A pragmatic strategy for the review of clinical evidence

Authors


Correspondence

Dr Luigina Ferrigno

Department of Epidemiology

Istituto Superiore di Sanità

Viale Regina Elena 299

00161 Rome

Italy

E-mail: luigina.ferrigno@iss.it

Abstract

Background

Systematic reviews (SR) of clinical evidence are rightfully considered the basis for developing recommendations to support decisions in current practice. To avoid bias, SRs are expected to be systematic in their research strategy and are exhaustive. The drawback of the latter criteria relies in the substantial work needed to conduct and keep SRs updated. The objective of this paper is to compare a research strategy based on the review of a selected number of core journals, which we consider a ‘pragmatic review’ (PR), with that derived by an SR in estimating the efficacy of treatments.

Methods

Five clinical areas were considered for the comparison between the two strategies: chronic obstructive pulmonary disease, dermatology, heart failure, renal diseases and stroke.

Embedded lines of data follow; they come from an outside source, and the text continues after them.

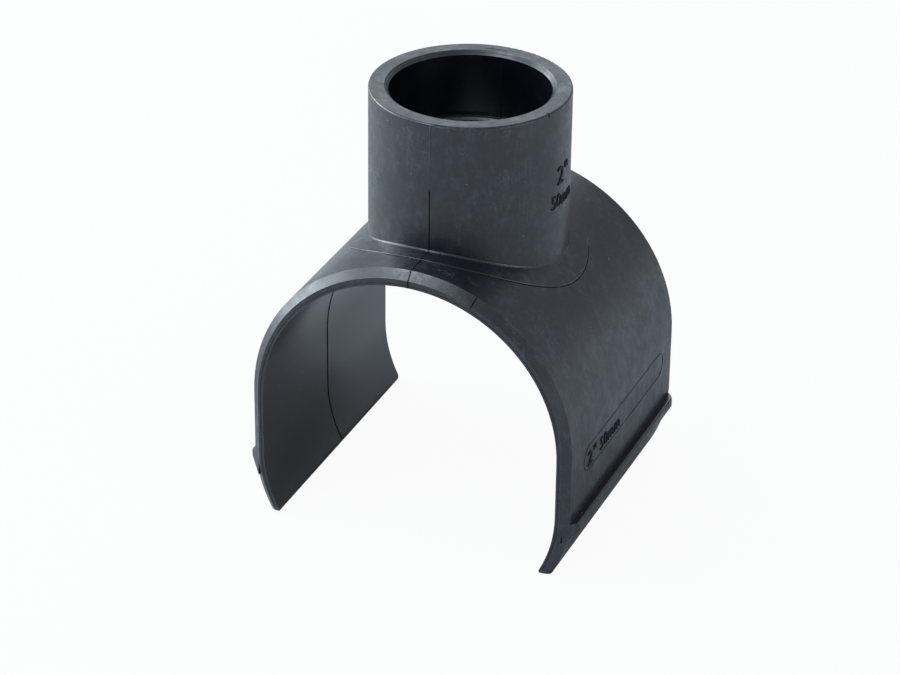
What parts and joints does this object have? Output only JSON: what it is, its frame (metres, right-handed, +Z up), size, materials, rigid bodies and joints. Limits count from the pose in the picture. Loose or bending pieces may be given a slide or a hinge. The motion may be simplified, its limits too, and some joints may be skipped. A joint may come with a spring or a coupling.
{
  "type": "tapping saddle",
  "caption": "Moulded plastic saddle that clips over a main pipe and carries a branch socket on a raised pad, with ribbed legs that hook under the pipe.",
  "frame": {"origin": "where the main pipe's axis meets the branch's axis, at the centre of the pipe seat", "axes": "+Z up the branch socket, +Y along the main pipe, X across it"},
  "size_m": [0.1248, 0.106, 0.155],
  "materials": {
    "moulded_body": "satin moulded charcoal plastic with fine scuffs"
  },
  "bodies": {
    "root": {"tapping_saddle": "moulded_body"}
  },
  "joints": []
}
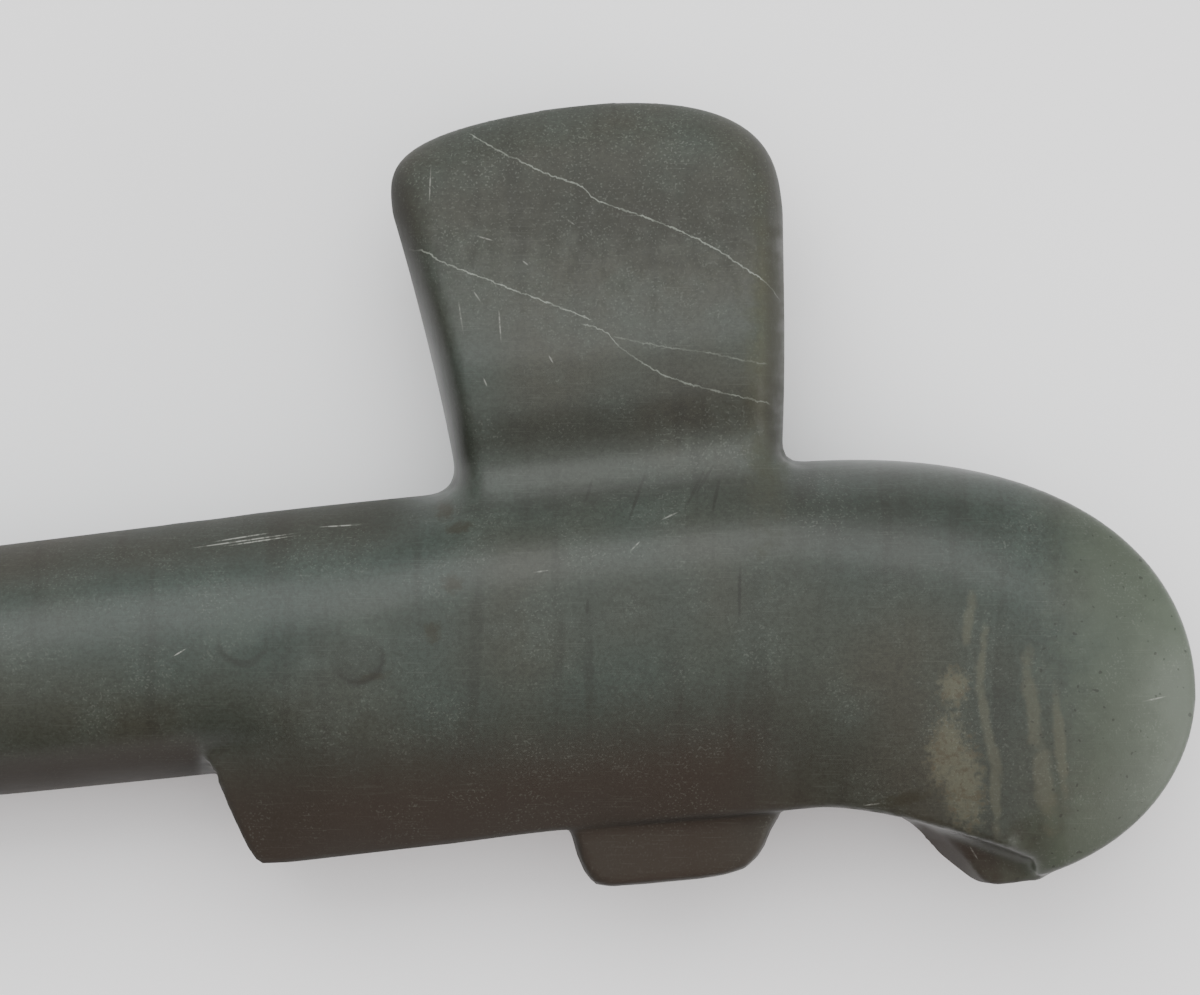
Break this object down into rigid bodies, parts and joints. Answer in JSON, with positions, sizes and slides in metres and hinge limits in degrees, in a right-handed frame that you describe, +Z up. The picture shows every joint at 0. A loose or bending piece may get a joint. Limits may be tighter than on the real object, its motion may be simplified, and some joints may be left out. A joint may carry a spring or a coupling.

We extracted a systematic sample from all the Cochrane SRs pertaining to each area and were published before April 2010. Two groups of journals were considered in the PR: six general journals that commonly published research for the five clinical areas, and five specialist journals with the highest impact factor in each area. To assess the agreement in the findings of SRs and PRs, we considered both the direction of the estimates and P-values.

Results

A sample of 27 SRs included 171 overall analyses and 259 subgroup analyses related to primary outcomes. The PR captured one or more clinical trials in 24 of the 27 SRs (89%), and 118 of the 171 overall analyses (69%) were replicated. The PR supported the recommendations to use (or not) the study treatment in 11 of the 13 SRs (85%), which ended with a clinical recommendation.

Conclusions

We verified in a sample of SRs that the conclusion of a research strategy based on a pre-defined set of general and specialist medical journals is able to replicate almost all the clinical recommendations of a formal SR.